You log into Instagram and the first image that pops up on your newsfeed is a picture of two perfect-looking individuals who are kissing in front of a sunset, and immediately you start to daydream of the day that will be you. You long for the day that some boy will sweep you off your feet and take cute pictures with you -- a boy who will do sweet things for you, love you unconditionally and make memories with you. In a culture that puts such a high face value on relationships, sometimes being single is overwhelming and discouraging. It’s hard to be surrounded by happy couples and not feel the desire to have that type of relationship, to want that feeling of love and security.
As someone who has never had a boyfriend, I have felt the pressures of getting into a relationship numerous times. I have felt the insecurities that come with not having a boyfriend. I have felt the desire to have someone to confide in, to be loved by and to live life with. Sometimes I feel lonely and think , life would be so much better if I had a boyfriend; however, I have come to realize that this isn’t always true. I have had so many friends left feeling worthless, hurt and broken by someone they once thought they would spend the rest of their lives with. I have had friends who have been cheated on, abused, taken advantage of and left feeling alone. It’s hard to not jump into a relationship with the first guy who shows the slightest bit of interest in you, but I have seen the negative effects of relationships with the wrong person. I have come to see that it’s OK to be single. It may be hard at times; it may be lonely at times, but it’s OK.
I have found that there is no point in seeking a relationship and rushing into something simply to have someone. Song of Solomon 8:4 gives us a gentle reminder of this: “Daughter of Jerusalem, I charge you; do not arouse or awaken love until it so desires.” God knows us better than we could ever know ourselves, and he most definitely knows when we will be ready for a relationship. He has a plan for everybody’s life and knows every part of our lives, be it past, present or future. He knows when we will be ready for a relationship, and if that isn’t for many years to come, that’s okay. Earthly relationships, while desirable, will never bring the satisfaction that Christ can. Earthly relationships can be demanding, hurtful, challenging, and sometimes result in leaving people broken.
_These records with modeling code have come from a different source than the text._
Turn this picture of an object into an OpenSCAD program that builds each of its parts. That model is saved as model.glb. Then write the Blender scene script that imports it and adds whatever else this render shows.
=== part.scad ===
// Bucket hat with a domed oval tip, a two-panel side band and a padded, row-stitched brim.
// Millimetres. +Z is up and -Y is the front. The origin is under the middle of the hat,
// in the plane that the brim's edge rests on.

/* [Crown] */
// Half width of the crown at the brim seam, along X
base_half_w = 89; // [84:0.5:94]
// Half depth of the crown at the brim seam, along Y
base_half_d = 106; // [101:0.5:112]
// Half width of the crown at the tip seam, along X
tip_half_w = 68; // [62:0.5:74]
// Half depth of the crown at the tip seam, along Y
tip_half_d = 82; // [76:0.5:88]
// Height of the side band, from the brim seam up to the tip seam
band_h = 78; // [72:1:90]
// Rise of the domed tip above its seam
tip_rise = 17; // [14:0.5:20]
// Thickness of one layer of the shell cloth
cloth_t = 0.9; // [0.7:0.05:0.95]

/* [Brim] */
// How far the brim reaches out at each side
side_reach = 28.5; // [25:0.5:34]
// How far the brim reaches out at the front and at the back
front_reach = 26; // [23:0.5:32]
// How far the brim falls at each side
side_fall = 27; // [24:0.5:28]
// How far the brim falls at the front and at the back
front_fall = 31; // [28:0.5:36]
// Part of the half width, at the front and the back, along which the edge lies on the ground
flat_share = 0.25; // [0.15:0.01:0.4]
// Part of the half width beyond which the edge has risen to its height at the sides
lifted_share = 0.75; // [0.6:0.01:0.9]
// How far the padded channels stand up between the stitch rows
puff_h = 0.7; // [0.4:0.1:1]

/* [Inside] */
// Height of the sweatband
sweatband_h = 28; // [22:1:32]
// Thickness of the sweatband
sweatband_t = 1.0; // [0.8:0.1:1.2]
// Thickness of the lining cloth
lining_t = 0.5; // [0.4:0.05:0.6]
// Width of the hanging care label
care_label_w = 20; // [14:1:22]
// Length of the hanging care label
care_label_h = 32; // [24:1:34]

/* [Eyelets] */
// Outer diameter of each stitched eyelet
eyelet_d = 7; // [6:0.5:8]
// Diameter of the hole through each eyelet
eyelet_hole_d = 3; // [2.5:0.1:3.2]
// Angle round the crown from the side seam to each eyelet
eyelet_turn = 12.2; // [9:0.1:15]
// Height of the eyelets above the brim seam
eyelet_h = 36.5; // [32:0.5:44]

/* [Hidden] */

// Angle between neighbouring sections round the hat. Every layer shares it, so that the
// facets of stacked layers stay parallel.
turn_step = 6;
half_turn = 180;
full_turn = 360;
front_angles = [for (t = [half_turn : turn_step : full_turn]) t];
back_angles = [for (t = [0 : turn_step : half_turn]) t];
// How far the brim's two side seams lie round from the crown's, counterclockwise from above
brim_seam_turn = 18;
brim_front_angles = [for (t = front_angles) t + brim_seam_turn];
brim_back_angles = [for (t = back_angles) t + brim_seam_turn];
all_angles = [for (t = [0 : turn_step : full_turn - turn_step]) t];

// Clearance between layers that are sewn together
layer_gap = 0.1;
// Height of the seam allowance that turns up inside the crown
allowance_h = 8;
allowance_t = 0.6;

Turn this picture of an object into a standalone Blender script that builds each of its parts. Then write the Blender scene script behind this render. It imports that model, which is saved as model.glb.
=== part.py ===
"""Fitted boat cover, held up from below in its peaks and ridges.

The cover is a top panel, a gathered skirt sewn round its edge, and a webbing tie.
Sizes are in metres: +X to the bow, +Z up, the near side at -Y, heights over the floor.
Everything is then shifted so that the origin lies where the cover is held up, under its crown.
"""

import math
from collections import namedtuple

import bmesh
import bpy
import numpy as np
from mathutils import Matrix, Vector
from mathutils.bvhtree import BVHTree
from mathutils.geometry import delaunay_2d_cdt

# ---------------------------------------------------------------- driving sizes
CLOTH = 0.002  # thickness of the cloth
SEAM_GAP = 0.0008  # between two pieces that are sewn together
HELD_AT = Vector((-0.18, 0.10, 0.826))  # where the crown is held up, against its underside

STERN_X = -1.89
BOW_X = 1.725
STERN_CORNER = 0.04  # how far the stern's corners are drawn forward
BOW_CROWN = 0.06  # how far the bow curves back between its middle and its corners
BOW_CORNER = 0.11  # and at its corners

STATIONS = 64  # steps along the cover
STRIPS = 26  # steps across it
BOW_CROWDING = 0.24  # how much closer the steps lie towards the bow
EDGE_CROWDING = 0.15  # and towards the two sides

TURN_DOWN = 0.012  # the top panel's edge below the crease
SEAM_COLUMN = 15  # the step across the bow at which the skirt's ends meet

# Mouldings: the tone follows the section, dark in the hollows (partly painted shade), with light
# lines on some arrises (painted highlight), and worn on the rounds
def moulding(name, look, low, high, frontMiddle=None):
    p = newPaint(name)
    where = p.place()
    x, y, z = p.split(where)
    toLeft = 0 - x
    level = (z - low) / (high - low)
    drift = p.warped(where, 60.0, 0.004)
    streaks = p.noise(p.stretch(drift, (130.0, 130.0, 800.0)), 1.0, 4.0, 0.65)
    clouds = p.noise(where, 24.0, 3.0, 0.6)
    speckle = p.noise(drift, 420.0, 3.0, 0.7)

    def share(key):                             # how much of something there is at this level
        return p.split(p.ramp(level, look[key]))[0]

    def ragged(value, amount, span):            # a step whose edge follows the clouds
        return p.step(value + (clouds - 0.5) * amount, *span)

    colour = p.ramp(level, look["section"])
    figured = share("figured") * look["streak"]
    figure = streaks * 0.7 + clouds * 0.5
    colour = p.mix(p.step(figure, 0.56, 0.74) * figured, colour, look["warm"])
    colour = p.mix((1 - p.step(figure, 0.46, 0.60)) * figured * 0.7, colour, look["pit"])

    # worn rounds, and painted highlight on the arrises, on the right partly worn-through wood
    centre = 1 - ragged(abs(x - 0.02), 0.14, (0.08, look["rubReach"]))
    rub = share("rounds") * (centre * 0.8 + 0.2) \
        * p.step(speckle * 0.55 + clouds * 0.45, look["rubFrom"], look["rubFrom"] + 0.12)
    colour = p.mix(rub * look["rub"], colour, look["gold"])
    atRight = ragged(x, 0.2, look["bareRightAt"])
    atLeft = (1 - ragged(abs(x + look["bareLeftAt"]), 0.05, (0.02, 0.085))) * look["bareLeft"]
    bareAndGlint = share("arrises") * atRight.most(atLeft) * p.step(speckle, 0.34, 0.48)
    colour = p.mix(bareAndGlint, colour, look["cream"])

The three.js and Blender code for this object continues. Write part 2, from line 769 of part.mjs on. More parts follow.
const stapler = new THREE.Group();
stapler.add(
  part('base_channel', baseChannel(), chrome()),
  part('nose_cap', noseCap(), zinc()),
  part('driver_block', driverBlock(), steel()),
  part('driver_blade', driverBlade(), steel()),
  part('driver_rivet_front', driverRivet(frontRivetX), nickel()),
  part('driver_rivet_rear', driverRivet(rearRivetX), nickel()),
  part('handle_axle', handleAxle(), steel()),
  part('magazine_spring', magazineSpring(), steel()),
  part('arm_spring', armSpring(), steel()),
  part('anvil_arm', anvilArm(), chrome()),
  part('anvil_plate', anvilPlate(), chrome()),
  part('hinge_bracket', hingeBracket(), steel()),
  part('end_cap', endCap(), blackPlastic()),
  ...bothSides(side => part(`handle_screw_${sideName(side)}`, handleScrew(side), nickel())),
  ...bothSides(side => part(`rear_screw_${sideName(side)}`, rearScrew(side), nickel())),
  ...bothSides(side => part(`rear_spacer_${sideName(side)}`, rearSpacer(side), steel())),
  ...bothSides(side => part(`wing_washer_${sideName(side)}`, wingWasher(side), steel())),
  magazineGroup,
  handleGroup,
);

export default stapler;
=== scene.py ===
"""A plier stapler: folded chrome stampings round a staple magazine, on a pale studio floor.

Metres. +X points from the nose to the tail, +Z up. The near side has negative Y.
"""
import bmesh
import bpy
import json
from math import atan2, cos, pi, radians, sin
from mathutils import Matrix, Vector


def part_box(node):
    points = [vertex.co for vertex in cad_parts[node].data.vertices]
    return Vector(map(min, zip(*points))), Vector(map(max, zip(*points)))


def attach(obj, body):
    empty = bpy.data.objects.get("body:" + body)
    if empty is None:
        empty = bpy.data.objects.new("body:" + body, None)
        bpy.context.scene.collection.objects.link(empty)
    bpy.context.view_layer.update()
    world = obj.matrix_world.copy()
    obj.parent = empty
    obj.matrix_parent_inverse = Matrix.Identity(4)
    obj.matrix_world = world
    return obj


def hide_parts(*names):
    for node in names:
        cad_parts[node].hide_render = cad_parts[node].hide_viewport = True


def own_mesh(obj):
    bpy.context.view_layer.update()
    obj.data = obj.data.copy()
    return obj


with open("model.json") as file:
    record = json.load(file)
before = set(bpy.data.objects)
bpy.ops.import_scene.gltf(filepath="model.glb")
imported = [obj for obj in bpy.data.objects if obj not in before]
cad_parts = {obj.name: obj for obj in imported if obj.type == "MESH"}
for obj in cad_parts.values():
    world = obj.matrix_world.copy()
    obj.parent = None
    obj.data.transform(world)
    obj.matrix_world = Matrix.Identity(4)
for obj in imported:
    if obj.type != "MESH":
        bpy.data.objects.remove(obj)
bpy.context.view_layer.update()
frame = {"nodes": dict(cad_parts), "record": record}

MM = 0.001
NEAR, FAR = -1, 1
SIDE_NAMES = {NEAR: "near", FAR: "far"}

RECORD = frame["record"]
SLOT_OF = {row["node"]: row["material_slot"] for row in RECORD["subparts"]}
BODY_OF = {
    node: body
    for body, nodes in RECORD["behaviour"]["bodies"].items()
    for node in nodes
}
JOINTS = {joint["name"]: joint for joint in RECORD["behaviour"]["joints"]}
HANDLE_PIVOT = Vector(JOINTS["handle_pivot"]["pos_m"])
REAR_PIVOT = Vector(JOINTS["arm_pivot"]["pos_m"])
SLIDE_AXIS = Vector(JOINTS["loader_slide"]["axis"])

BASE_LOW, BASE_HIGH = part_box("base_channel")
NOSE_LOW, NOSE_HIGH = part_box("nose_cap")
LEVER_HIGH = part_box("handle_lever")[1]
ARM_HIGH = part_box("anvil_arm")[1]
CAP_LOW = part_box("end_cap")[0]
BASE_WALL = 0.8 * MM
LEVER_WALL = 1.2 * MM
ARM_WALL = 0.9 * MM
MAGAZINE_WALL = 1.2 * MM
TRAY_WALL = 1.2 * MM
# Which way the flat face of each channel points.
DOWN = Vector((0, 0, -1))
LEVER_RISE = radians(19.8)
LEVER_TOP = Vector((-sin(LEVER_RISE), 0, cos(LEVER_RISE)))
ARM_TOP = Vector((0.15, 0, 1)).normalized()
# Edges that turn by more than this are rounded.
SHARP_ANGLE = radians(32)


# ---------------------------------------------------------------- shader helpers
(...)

There is no love like the love of the Savior, and there is no human that can make us feel whole the way that He can. Nobody can make us truly happy, nobody can love us perfectly, nobody can fully accept us for who we are, besides Christ. He welcomes us with open arms, even when we feel broken, worthless, ugly, hurt, or ashamed. His love isn’t selfish or demanding; it’s unconditional. A relationship with Him is more important than any relationship here on earth.
So next time you are on Instagram and see a couple that appears to happy and in love, just remember that a picture doesn’t fully capture the pain and troubles that come with relationships. Don’t get me wrong, relationships are great as long as they are with the right person who God puts into our life, but they shouldn’t be what we strive for. Relationships shouldn’t define us, complete us or give us our worth; Christ should. It’s easy to want what other people have, but it’s important to realize that it’s OK to be single. Being single allows us to grow on our own. It allows us to discover who we are, what we believe and who we want to become. Being single, while difficult at times, is a time for growth. So during these single years, allow yourself to grow; grow as an individual, as a woman, but most importantly, as a follower of Christ, as He is the only one who promises to always love you and never leave you (Deuteronomy 31:6).